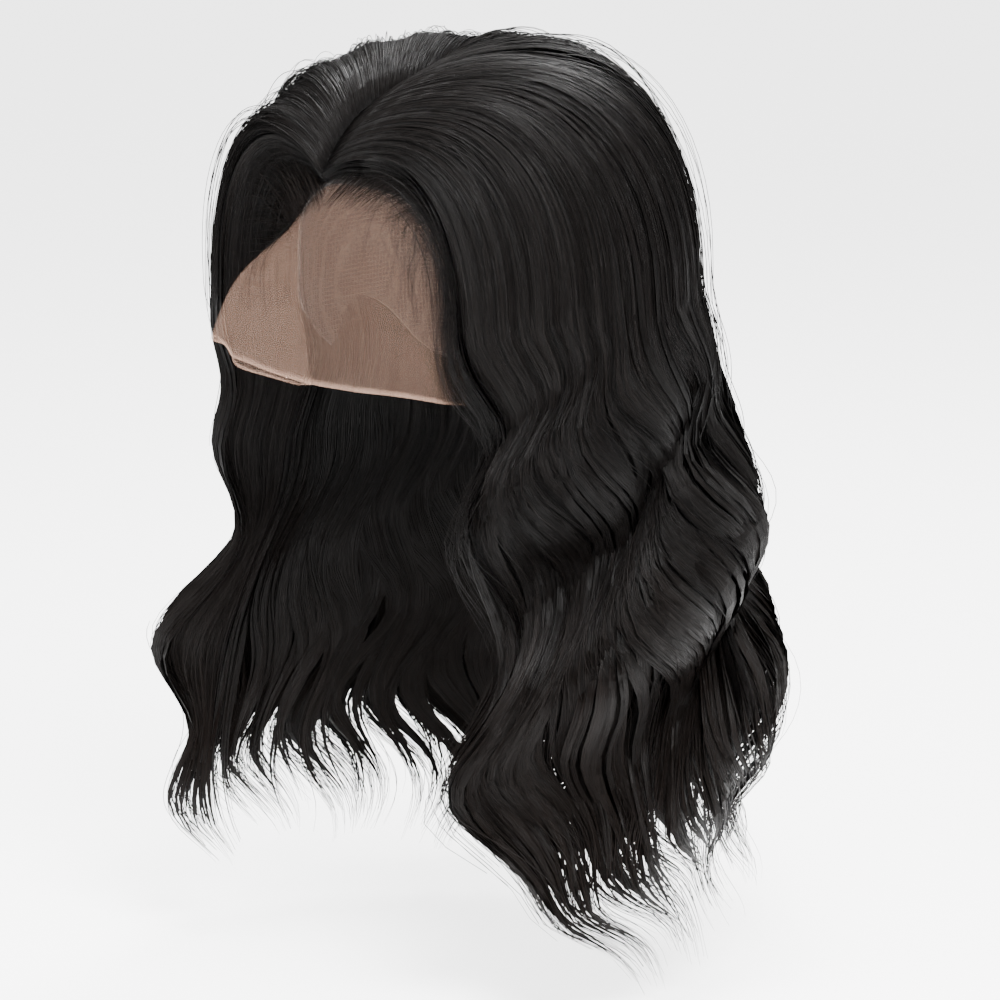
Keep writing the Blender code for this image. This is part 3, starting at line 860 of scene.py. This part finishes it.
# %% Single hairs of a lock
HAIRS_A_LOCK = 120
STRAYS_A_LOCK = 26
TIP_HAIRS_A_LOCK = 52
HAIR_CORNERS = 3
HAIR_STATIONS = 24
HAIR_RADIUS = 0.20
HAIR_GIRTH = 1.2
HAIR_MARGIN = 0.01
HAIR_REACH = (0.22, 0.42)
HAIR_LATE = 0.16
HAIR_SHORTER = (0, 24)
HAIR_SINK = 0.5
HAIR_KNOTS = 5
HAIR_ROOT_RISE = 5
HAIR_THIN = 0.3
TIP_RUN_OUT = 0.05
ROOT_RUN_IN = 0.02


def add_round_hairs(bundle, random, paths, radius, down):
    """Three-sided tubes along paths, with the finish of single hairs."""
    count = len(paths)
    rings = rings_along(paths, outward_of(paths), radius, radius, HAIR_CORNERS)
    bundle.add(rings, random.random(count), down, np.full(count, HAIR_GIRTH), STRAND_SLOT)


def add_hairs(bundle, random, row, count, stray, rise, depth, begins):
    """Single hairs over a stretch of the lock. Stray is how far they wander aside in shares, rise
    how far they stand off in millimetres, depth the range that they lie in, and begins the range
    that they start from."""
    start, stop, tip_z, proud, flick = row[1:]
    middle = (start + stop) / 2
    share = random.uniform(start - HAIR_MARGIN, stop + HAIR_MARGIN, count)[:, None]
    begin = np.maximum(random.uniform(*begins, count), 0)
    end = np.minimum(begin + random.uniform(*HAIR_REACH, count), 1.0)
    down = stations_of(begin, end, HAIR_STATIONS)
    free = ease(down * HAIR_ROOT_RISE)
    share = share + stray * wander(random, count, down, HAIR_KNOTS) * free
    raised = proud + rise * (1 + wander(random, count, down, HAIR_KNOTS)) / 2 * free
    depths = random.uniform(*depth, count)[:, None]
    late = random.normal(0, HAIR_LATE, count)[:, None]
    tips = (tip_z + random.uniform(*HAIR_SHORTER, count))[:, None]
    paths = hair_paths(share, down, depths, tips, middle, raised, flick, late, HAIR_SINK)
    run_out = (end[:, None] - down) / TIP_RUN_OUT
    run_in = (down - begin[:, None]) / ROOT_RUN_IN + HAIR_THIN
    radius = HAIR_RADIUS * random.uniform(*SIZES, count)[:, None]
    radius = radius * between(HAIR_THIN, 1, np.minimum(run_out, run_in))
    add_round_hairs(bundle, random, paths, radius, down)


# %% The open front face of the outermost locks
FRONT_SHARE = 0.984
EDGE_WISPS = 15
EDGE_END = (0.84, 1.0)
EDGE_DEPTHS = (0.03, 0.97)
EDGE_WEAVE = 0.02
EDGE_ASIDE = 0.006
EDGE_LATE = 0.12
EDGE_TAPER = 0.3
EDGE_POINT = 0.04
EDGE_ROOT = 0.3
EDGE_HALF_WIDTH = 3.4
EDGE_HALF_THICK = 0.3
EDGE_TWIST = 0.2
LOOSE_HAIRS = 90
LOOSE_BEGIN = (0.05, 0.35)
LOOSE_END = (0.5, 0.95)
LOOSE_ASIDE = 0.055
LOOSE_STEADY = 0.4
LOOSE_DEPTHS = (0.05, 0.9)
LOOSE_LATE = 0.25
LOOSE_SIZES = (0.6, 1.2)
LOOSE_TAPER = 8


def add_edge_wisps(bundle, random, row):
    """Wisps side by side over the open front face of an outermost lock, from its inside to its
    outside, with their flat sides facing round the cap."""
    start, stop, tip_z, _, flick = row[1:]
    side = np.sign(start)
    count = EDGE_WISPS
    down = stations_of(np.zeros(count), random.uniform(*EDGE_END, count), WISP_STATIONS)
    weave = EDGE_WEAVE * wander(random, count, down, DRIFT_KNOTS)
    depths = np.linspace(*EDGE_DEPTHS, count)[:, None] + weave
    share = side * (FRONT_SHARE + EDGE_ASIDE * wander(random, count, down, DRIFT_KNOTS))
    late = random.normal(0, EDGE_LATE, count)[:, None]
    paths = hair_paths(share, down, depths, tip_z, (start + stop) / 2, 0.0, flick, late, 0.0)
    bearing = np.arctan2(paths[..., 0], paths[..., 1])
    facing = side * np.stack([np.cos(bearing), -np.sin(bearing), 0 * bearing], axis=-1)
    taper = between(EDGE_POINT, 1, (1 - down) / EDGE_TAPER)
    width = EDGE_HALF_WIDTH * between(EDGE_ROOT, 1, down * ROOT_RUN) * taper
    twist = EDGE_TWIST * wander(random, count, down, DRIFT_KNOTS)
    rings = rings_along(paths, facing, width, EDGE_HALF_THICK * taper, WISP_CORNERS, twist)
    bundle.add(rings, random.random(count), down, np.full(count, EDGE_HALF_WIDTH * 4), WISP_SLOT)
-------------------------
Return nothing but the lines from the start of the listing above through the line containing "ROOT_RUN_IN = 0.02", exactly as given.

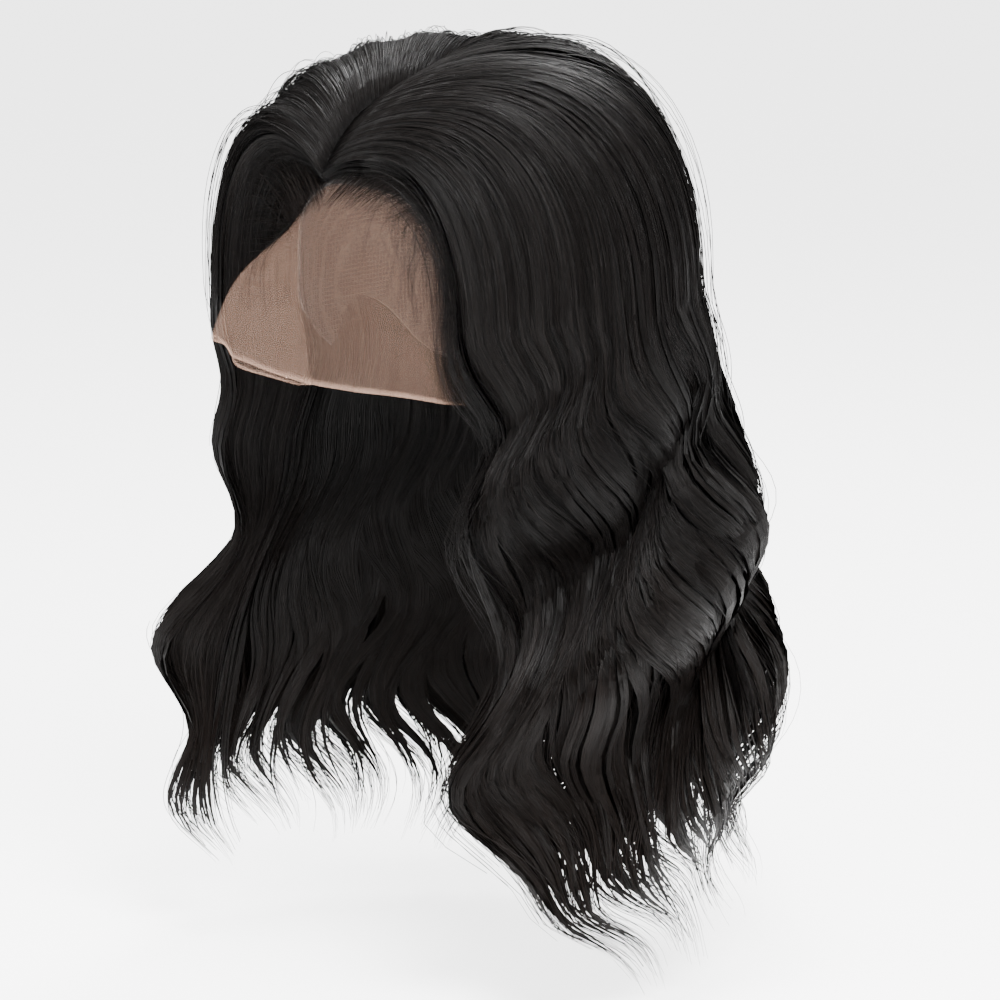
Keep writing the Blender code for this image. This is part 3, starting at line 860 of scene.py. This part finishes it.
# %% Single hairs of a lock
HAIRS_A_LOCK = 120
STRAYS_A_LOCK = 26
TIP_HAIRS_A_LOCK = 52
HAIR_CORNERS = 3
HAIR_STATIONS = 24
HAIR_RADIUS = 0.20
HAIR_GIRTH = 1.2
HAIR_MARGIN = 0.01
HAIR_REACH = (0.22, 0.42)
HAIR_LATE = 0.16
HAIR_SHORTER = (0, 24)
HAIR_SINK = 0.5
HAIR_KNOTS = 5
HAIR_ROOT_RISE = 5
HAIR_THIN = 0.3
TIP_RUN_OUT = 0.05
ROOT_RUN_IN = 0.02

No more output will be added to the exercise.